Below are the records. List every line holding the word "scene".

···

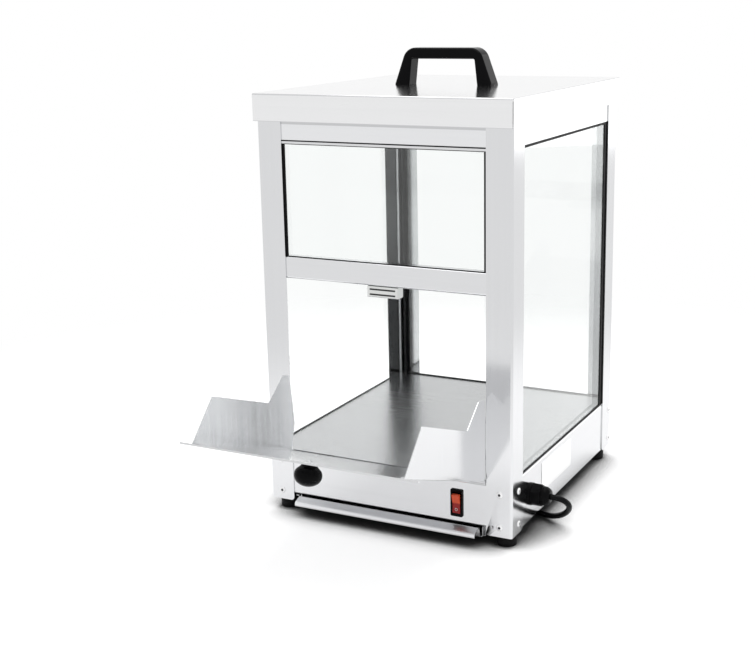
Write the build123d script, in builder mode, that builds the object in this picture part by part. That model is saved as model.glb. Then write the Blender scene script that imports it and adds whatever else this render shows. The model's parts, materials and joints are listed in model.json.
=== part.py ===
from build123d import *
import os
from math import copysign, cos, pi, radians, sin, sqrt, tan

# Countertop chip warmer: a folded stainless cabinet with glass walls, a lift-off lid with a
# bridge handle, a tip-out chute door, a heated deck and a pull-out crumb tray.
# Millimetres. +Z is up, the front faces -Y, and the origin is on the tabletop under the
# middle of the cabinet.

os.makedirs("parts", exist_ok=True)

# ------------------------------------------------------------------ driving sizes: cabinet
body_width = 322.0
body_depth = 360.0
foot_height = 15.0
post_height = 498.5
post_sheet = 1.2
panel_sheet = 1.0
bend = 1.6                    # inside radius of every sheet fold
front_flange = 32.0           # corner post, seen from the front and the back
side_flange = 33.0            # corner post, seen from the side
base_height = 66.8            # deck surface above the bottom of the posts
deck_sheet = 1.2
panel_lip = 14.0              # inward top flange of panels and rails
floor_lip = 28.0              # inward bottom flange of the side panels, over the feet
back_lip = 10.0
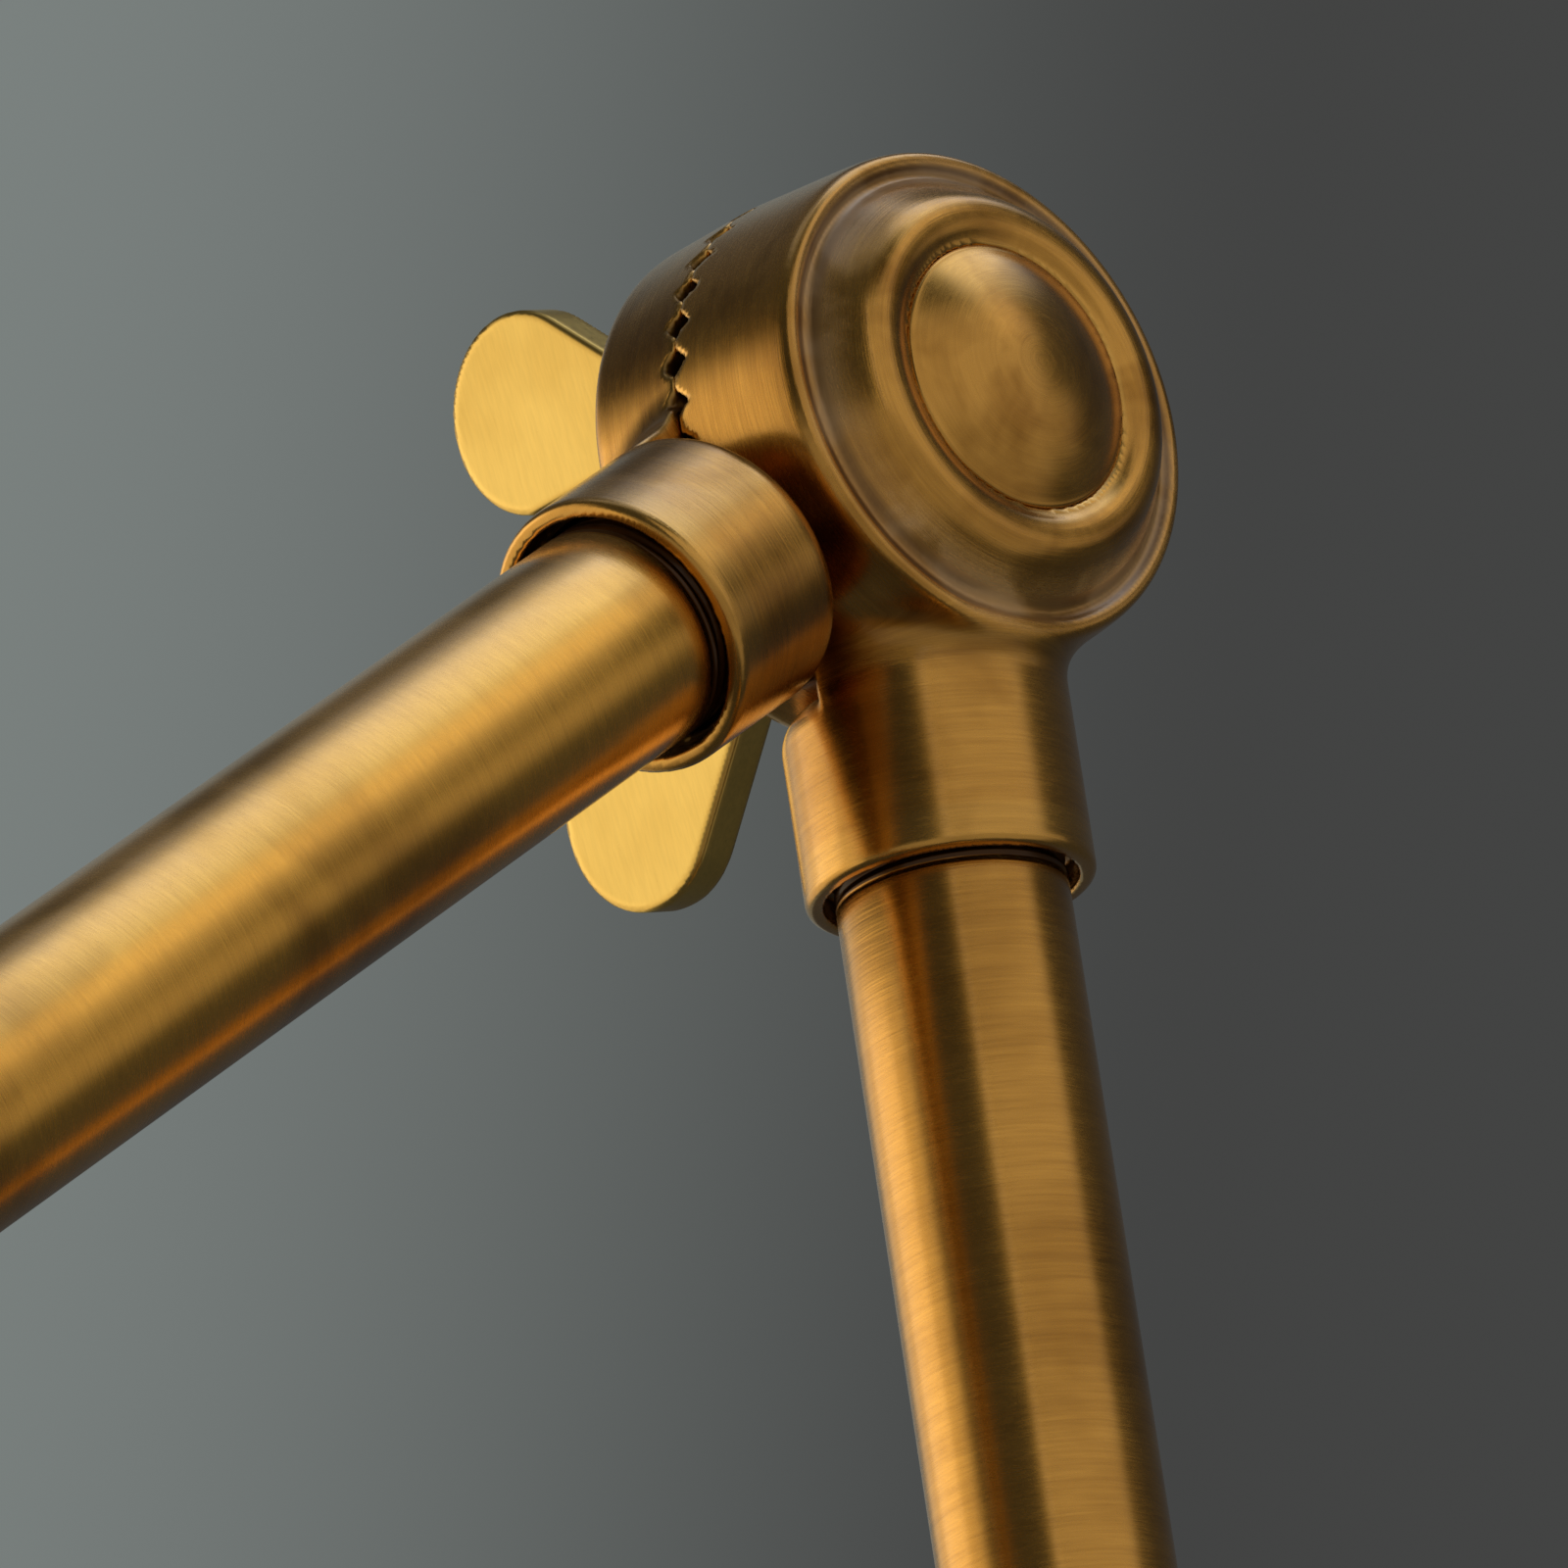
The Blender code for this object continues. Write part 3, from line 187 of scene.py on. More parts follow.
def arithmetic(operation, first, second=0.0, third=0.0, clamp=False):
    """The value of a math node."""
    inputs = {0: first, 1: second, 2: third}
    return new_node("Math", inputs, operation=operation, use_clamp=clamp), "Value"


def carried(source, low, high, start=0.0, end=1.0, easing="LINEAR"):
    """A value carried from one range to another, from start to low and from end to high."""
    inputs = {"Value": source, "From Min": start, "From Max": end, "To Min": low, "To Max": high}
    return new_node("MapRange", inputs, interpolation_type=easing), "Result"


def attribute(tree, name, output="Fac"):
    """A value stored at each point of a piece."""
    return new_node("Attribute", tree=tree, attribute_name=name), output


def new_material(name, colour, metallic, roughness, extra=()):
    """A named material with one Principled shader; returns the material, its tree and shader."""
    material = bpy.data.materials.new(name)
    material.use_nodes = True
    tree = material.node_tree
    shader = tree.nodes["Principled BSDF"]
    inputs = {"Base Color": colour, "Metallic": metallic, "Roughness": roughness, **dict(extra)}
    for socket, value in inputs.items():
        feed(value, shader.inputs[socket])
    return material, tree, shader


def bumped(shader, height, strength, distance):
    """Gives a shader a bump from a value output, its full height in metres."""
    inputs = {"Height": height, "Strength": strength, "Distance": distance}
    feed((new_node("Bump", inputs), "Normal"), shader.inputs["Normal"])


def shade(colour, share):
    """A colour made lighter or darker by a share."""
    return tuple(share * c for c in colour)


def mottled(name, colour, metallic, roughness, mottle=(), shades=(), grain=(), bump=(), gloss=0.0,
            extra=()):
    """A material whose colour runs between two shades with one noise, and whose bump follows
    another, as does its roughness by a share.  Each noise is its scale and amounts, and reads the
    piece's own space."""
    material, tree, shader = new_material(name, colour, metallic, roughness, extra)
    space = new_node("TexCoord", tree=tree), "Object"
    if mottle:
        feed(ramp(noise(space, *mottle), *shades), shader.inputs["Base Color"])
    if grain:
        height = noise(space, *grain)
        bumped(shader, height, *bump)
    if gloss:
        rough = carried(height, (1 - gloss) * roughness, (1 + gloss) * roughness)
        feed(rough, shader.inputs["Roughness"])
    return material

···

▶ **Output of the exercise**:
Write the build123d script, in builder mode, that builds the object in this picture part by part. That model is saved as model.glb. Then write the Blender scene script that imports it and adds whatever else this render shows. The model's parts, materials and joints are listed in model.json.
The Blender code for this object continues. Write part 3, from line 187 of scene.py on. More parts follow.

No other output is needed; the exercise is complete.